Cristo puso su vida por la iglesia que iba a redimir. Dice Efesios 5.2: “Andad en amor como también Cristo nos amó y se entregó a sí mismo por nosotros, ofrenda y sacrificio a Dios en olor fragante”.

Pero también – y esto es lo más maravilloso- Cristo se entregó a sí mismo por mí. Aquel precioso versículo de Gálatas 2.20 lo dice: “Con Cristo estoy juntamente crucificado y ya no vivo yo, mas vive Cristo en mí, Y lo que ahora vivo en la carne, lo vivo en la fe del Hijo de Dios, el cual me amó y se entregó a sí mismo por mí”.  

Es grandioso que Cristo se haya entregado por los pecados de la humanidad. Que se haya entregado por amor a los suyos, a la iglesia. Pero es más grandioso que Cristo se haya entregado a sí mismo por mí.

No merezco esa muestra de amor inefable. No soy digno de que Él me amara hasta la cruz. Que hubiera dado su vida para salvar la mía. No queda otra cosa que caer a sus pies y adorarle en gratitud.

La siguiente expresión es también muy profunda: “Cuando haya puesto su vida en expiación por el pecado”.

¿Qué es expiación? Esta gran palabra de la Escritura señala el acto por el que se quita el pecado o la contaminación mediante un sacrificio o pago establecido por Dios. En el Antiguo Testamento tiene que ver con  verbo hebreo kipper, que indica expiación propiamente dicha. La etimología de kipper es incierta. Algunos sugieren la palabra aramea que equivale a «borrar», pero es más probable que venga de una raíz que significa «cubrir». El concepto básico parece ser el de eliminar el obstáculo que impide la bendición de Dios.

Tenía que ver con la ceremonia que tenía lugar una vez al año en el llamado “día de la expiación”, bien detallado en Levítico capítulo 16 en el cual, el sumo sacerdote, después de presentar sacrificios por sus pecados y los de su casa, entraba al Lugar Santísimo para derramar la sangre de un cabrito sobre el arca del pacto y así lograr cubrir los pecados del pueblo. A continuación, ponía las manos sobre otro cabrito en un simbolismo de transmitir los pecados de la nación y luego se enviaba al animalito inocente, pero “cargando los pecados” que nunca había cometido, al desierto desde nunca volvería.

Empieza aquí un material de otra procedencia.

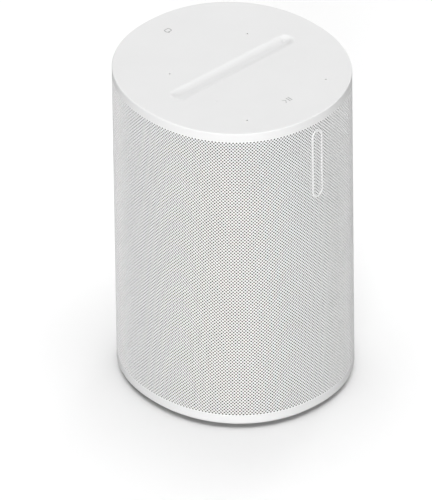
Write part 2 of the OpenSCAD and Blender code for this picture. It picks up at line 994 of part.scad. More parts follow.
module board_screws() {
    color(steel) {
        for (p = concat(main_screw_xz, power_screw_xz)) {
            y_rod(p[0], p[1], pilot_r - 0.35, rear_y - 3, board_back);
            y_rod(p[0], p[1], 2.6, board_back, board_back + 1.8);
        }
        for (p = io_screw_xz) {
            y_rod(p[0], p[1], pilot_r - 0.35, io_y, io_back + 4);
            y_rod(p[0], p[1], 2.4, io_y - 1.6, io_y);
        }
    }
}

// The smooth curved panel at the back that carries the connections
module rear_panel() {
    slot_h = knob_h + mic_switch_travel + 0.8;
    color(white)
        difference() {
            intersection() {
                union() {
                    oval_ring(panel_inset, panel_t, panel_z[0], panel_z[1]);
                    for (p = io_screw_xz)
                        y_rod(p[0], p[1], io_boss_r, io_back, body_d / 2 - panel_inset - panel_t + 0.5);
                }
                panel_opening(0);
            }
            block(
                [-inlet_block[0] / 2 - panel_gap, 40, inlet_z - inlet_block[1] / 2 - panel_gap],
                [inlet_block[0] / 2 + panel_gap, body_d, inlet_z + inlet_block[1] / 2 + panel_gap]
            );
            y_slot(0, usb_z, usb_w + 0.5, usb_h + 0.5, 40, body_d);
            y_rod(0, button_z, button_r + 0.2, 40, body_d);
            translate([-switch_slot_w / 2, 40, mic_switch_z - slot_h / 2])
                cube([switch_slot_w, body_d, slot_h]);
            for (p = io_screw_xz)
                y_rod(p[0], p[1], pilot_r - 0.3, io_back - over, io_back + 4.5);
        }
}

// The figure-eight mains inlet: a block with a round-ended recess
module power_inlet() {
    color(dark_plastic)
        difference() {
            block(
                [-inlet_block[0] / 2, inlet_back_y, inlet_z - inlet_block[1] / 2],
                [inlet_block[0] / 2, inlet_face_y, inlet_z + inlet_block[1] / 2]
            );
            y_slot(0, inlet_z, inlet_w, inlet_h, inlet_face_y - inlet_depth, body_d);
            for (s = [-1, 1])
                y_rod(s * inlet_pin_x, inlet_z, inlet_pin_r, inlet_back_y - over, inlet_face_y);
        }
}

module inlet_pins() {
    color(steel)
        for (s = [-1, 1])
            y_rod(s * inlet_pin_x, inlet_z, inlet_pin_r, inlet_back_y, inlet_face_y - 2);
}

module io_board() {
    color(board_green)
        difference() {
            block([-14, io_y, io_z[0]], [14, io_back, io_z[1]]);
            for (p = io_screw_xz)
                y_rod(p[0], p[1], clear_r, io_y - over, io_back + over);
        }
}

// The port's shell with its tongue
module usb_c_port() {
    tongue = [6.6, 5, 0.7];
    color(steel) {
        difference() {
            y_slot(0, usb_z, usb_w, usb_h, io_back, usb_face_y);
            y_slot(0, usb_z, usb_w - 2 * usb_wall, usb_h - 2 * usb_wall, io_back + 1.2, body_d);
        }
        translate([-tongue[0] / 2, io_back + 1, usb_z - tongue[2] / 2])
            cube(tongue);
    }
}

module button_switch() {
    half = 3;
    color(dark_plastic) {
        block([-half, io_back, button_z - half], [half, io_back + 2, button_z + half]);
        y_rod(0, button_z, 1.6, io_back + 2, io_back + 2.5);
    }
}

// The round button cap with its retaining flange and stem
module pairing_button() {
    flange_front = body_d / 2 - panel_inset - panel_t - 0.4;
    color(white) {
        y_rod(0, button_z, button_r, flange_front, button_face_y);
        y_rod(0, button_z, button_r + 1, flange_front - 1.2, flange_front);
        y_rod(0, button_z, 1.5, io_back + 2.6 + button_travel, flange_front - 1.2);
    }
}

module mic_switch_body() {
    color(dark_plastic)
        block([-4, io_back, mic_switch_z - 6], [4, io_back + 2.4, mic_switch_z + 6]);
}

// The slider at the lower end of its slot: a ribbed knob on a flat plate
module mic_switch_slider() {
    z0 = mic_switch_z - mic_switch_travel / 2;
    plate_y = io_back + 2.6;
    color(white) {
        block([-3.2, plate_y, z0 - 3], [3.2, plate_y + 1.2, z0 + 3]);
        block(
            [-knob_w / 2, plate_y + 1.2, z0 - knob_h / 2],
            [knob_w / 2, knob_face_y - 0.5, z0 + knob_h / 2]
        );
        for (i = [-1 : 1])
            block(
                [-knob_w / 2, knob_face_y - 0.5, z0 + i * 1.4 - 0.35],
                [knob_w / 2, knob_face_y, z0 + i * 1.4 + 0.35]
            );
    }
}

base_foot();
base_tray();
stand_insert();
base_screws();
grille();
front_badge();
top_cap();
touch_board();
mic_gaskets();
mic_modules();
status_light_pipe();
status_led();
top_frame();
top_screws();
touch_flat_cable();
enclosure_front();
enclosure_rear();
enclosure_gasket();
enclosure_screws();
woofer_frame();
woofer_gasket();
woofer_screws();
woofer_surround();
woofer_cone();
woofer_dust_cap();
woofer_voice_coil();
woofer_spider();
woofer_top_plate();
woofer_magnet();
woofer_yoke();
tweeter_waveguide(-1);  // tweeter_left_waveguide
tweeter_surround(-1);  // tweeter_left_surround
tweeter_dome(-1);  // tweeter_left_dome
tweeter_motor(-1);  // tweeter_left_motor
tweeter_waveguide(1);  // tweeter_right_waveguide
tweeter_surround(1);  // tweeter_right_surround
tweeter_dome(1);  // tweeter_right_dome
tweeter_motor(1);  // tweeter_right_motor
tweeter_screws();
speaker_leads();
main_board();
main_shield_can();
amplifier_heat_sink();
radio_antennas();
power_board();
power_transformer();
power_capacitor();
power_lead();
board_screws();
rear_panel();
power_inlet();
inlet_pins();
io_board();
usb_c_port();
button_switch();
pairing_button();
mic_switch_body();
mic_switch_slider();
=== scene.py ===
"""The looks of a compact smart speaker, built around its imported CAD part.

The shell is made again with finer shapes: a sleeve with thousands of real holes, a cap with a
soft trough, a base band, a foot, a badge and a connection panel. The works inside keep their
CAD shapes and get their own finishes. Lengths are in metres, +Z is up and the front faces -Y.
"""

import math

import bmesh
import bpy
import numpy as np
from mathutils import Matrix, Vector
from mathutils.geometry import tessellate_polygon


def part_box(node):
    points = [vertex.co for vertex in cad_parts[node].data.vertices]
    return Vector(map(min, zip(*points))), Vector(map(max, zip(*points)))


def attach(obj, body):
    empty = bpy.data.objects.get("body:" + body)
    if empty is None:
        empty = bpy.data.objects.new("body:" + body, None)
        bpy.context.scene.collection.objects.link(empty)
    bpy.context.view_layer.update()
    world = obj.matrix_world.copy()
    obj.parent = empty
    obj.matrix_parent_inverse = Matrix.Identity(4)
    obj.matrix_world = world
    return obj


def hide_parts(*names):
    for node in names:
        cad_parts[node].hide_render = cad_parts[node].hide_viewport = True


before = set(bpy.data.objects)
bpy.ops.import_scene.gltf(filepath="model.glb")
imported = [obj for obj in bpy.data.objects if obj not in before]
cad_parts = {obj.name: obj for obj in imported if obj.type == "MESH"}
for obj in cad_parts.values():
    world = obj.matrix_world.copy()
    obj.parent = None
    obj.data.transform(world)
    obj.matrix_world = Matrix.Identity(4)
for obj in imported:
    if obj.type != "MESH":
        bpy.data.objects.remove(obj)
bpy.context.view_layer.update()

MM = 0.001


# ---- sizes from the CAD part


def low(node):
    """The lowest corner of a CAD node."""
    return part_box(node)[0]


def high(node):
    """The highest corner of a CAD node."""
    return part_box(node)[1]


HALF_X = high("grille").x
HALF_Y = high("grille").y
OVAL_POWER = 2.12
BASE_BOTTOM = low("base_tray").z
BAND_TOP = low("grille").z
CAP_BOTTOM = high("grille").z
CAP_TOP = high("top_cap").z
SLEEVE_WALL = 1.4 * MM
LIP_GAP = 0.1 * MM
LIP_WALL = 0.9 * MM
LIP_HEIGHT = 1.6 * MM

# ---- the oval outline


def oval(angle, inset=0.0):
    """Points of the body's oval at these angles, moved in by an inset."""
    c, s = np.cos(angle), np.sin(angle)
    x = (HALF_X - inset) * np.sign(c) * np.abs(c) ** (2 / OVAL_POWER)
    y = (HALF_Y - inset) * np.sign(s) * np.abs(s) ** (2 / OVAL_POWER)
    return x, y


def oval_depth(x, inset=0.0):
    """How far the oval reaches in Y at these places across it."""
    share = np.clip(1 - np.abs(x / (HALF_X - inset)) ** OVAL_POWER, 0, 1)
    return (HALF_Y - inset) * share ** (1 / OVAL_POWER)


def arc_table(start):
    """(distance along the oval, angle) from a start angle once round, counterclockwise."""
    angle = start + np.linspace(0, 2 * math.pi, 20001)
    x, y = oval(angle)
    run = np.concatenate([[0], np.cumsum(np.hypot(np.diff(x), np.diff(y)))])
    return run, angle


REAR_RUN, REAR_ANGLE = arc_table(math.pi / 2)
GIRTH = REAR_RUN[-1]

# Every lofted ring has this many points, evenly spaced from the right-hand side
RING = 384
SIDE_RUN, SIDE_ANGLE = arc_table(0.0)
RING_ANGLE = np.interp(np.arange(RING) * GIRTH / RING, SIDE_RUN, SIDE_ANGLE)


def oval_ring(inset, z):
    """One ring of the oval at a height."""
    x, y = oval(RING_ANGLE, inset)
    return np.stack([x, y, np.full(RING, z)], 1)


def point_ring(z):
    """A ring shrunk to a point on the axis."""
    return np.array([[0.0, 0.0, z]] * RING)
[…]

Es una ilustración muy vívida de lo que Cristo hizo en la cruz. No solo cubrió con su sangre todos los pecados de aquellos que crean en él, sino que, además, los envía lejos a lugar desde el cual nunca volverán a aparecer en su mente. Los perdona para siempre. “Cuanto está lejos el oriente del occidente, hizo alejar de nosotros nuestras rebeliones”, dice el Salmo 103.

     En el Nuevo Testamento el concepto de expiación está relacionado con la palabra “propiciación”.

Propiciación significa, por un lado, satisfacer la justicia de Dios y por el otro, cubrir, perdonar los pecados de todos aquellos que por la fe acuden a Cristo. Juan lo explica en su primera epístola, cuando dice: “Hijitos míos, estas cosas os escribo para que no pequéis; y si alguno hubiere pecado, abogado tenemos para con el Padre a Jesucristo el justo. Y él es la propiciación por nuestros pecados, y no solamente por los nuestros, sino también por los de todo el mundo”.